Loukatchenko a donc hérité de Prigojine. Pour en faire quoi ? Le chef d'une garde prétorienne ? Attendre que Poutine trouve la moyen de s'en débarrasser définitivement ? Et comment se garder du risque de ke voir se retourner contre son nouveau parrain, lui-même parrainé et financé par l'Etat russe, comme Prigojine le fut (Poutine lui-même l'a reconnu(ou plutôt proclamé, comme preuve à charge de la trahison de Prigojine) ? L'Ukraine peut-elle craindre l'ouverture contre elle, depuis la Biélorussie, d'un nouveau front, tenu par les soudards de Prigojine l'ayant suivi ? On ne pariera aujourd'hui sur aucune réponse à ces questions...

En Afrique, quelques potentats et quelques régimes ont de quoi être inquiets : si Wagner peut, sans être arrêté, se lancer sur la route de Moscou avec quelques milliers d'hommes pour faire tomber un ministre de la Défense et un chef d'état-major de l'armée,  que ne pourrait-il faire sur celles de Bangui ou Bamako ? Qui pourrait l'arrêter ? Le pouvoir russe lui-même a assuré par la voix de son ministre des Affaires étrangères, Sergueï Lavrov, que rien n'allait changer pour Wagner en Afrique.
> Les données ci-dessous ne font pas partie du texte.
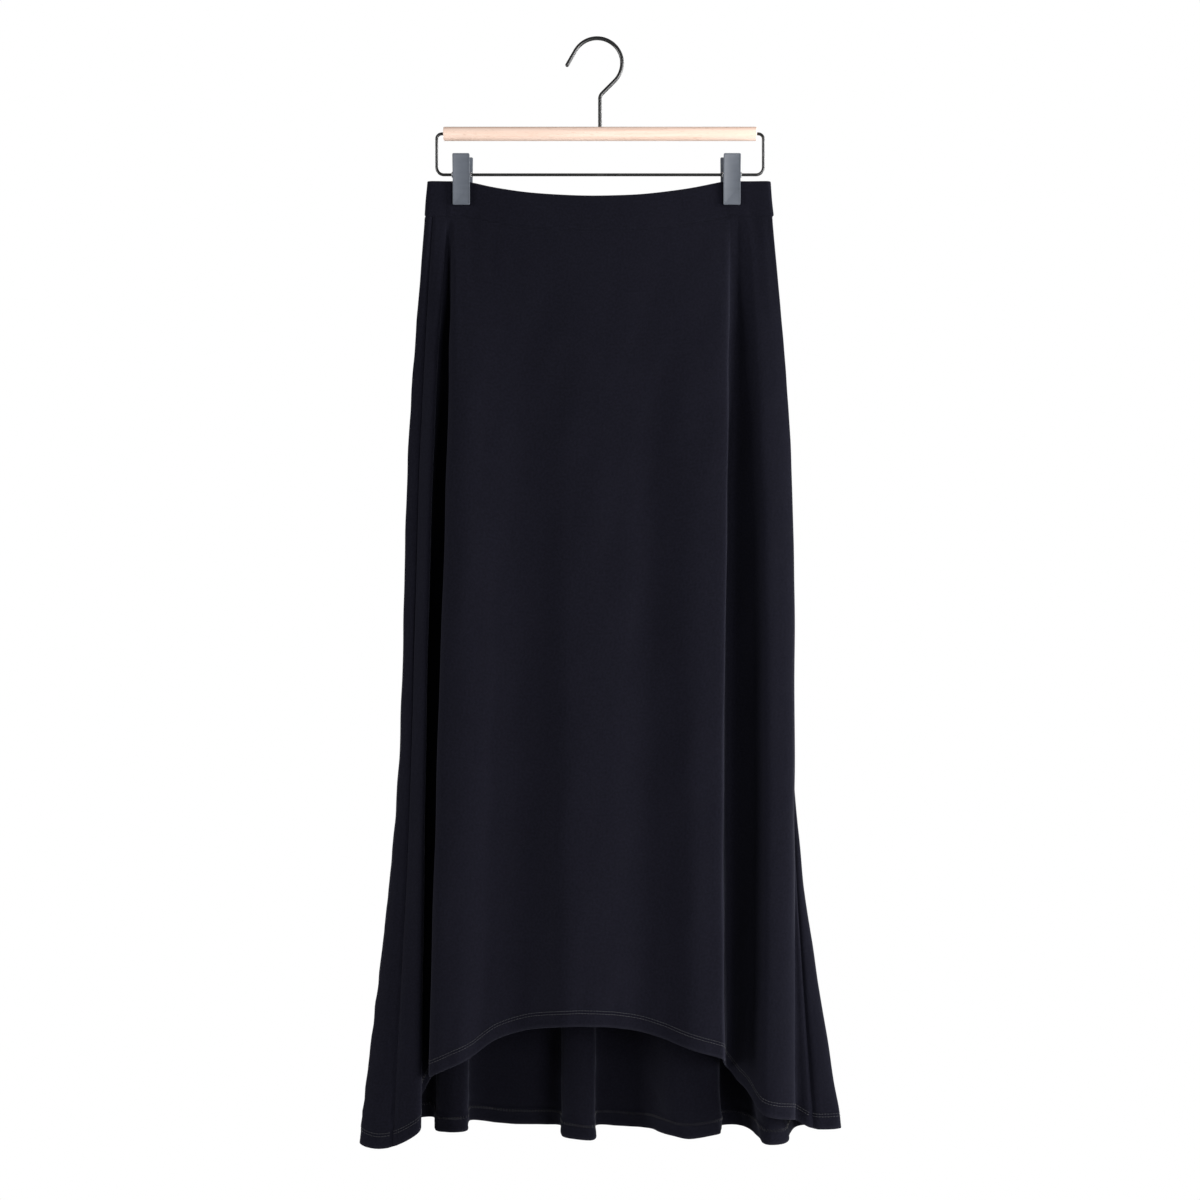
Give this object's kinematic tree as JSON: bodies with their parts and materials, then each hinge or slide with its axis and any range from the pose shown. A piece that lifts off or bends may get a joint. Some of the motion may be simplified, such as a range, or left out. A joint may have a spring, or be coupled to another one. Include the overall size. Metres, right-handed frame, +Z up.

On serait au pouvoir en Centrafrique ou au Mali, on ne prendrait pas cela pour une bonne nouvelle.

Les romans russes sont souvent longs, foisonnants, peuplés de personnages ravagés de contradictions et assaillis de fantômes. Il y a des Tsars, dans ces personnages. Et des boyards. Et des révolutionnaires. Et des idiots. Et des frères ennemis. Et des Damnés. Et des Maîtres et des Marguerite. Et des Bezukhov et des Verkhovensky. Et des vrais Boris Godounov et des faux Dimitri. Dans le "Boris Godounov" de Moussorgsky, c'est l'Innocent, l'Idiot, qui tire la morale de l'histoire, face au peuple qui acclame le Tsar infanticide qui vient d'être couronné : "pleure, peuple russe, peuple de la faim"...

En attendant, en Ukraine, la guerre continue, et Poutine continue de la présenter comme la réponse à une "agression des néonazis et de leurs maîtres" . Et en Afrique, Wagner sévit toujours. Et la Russie ne sait toujours pas où elle commence, ni où elle finit.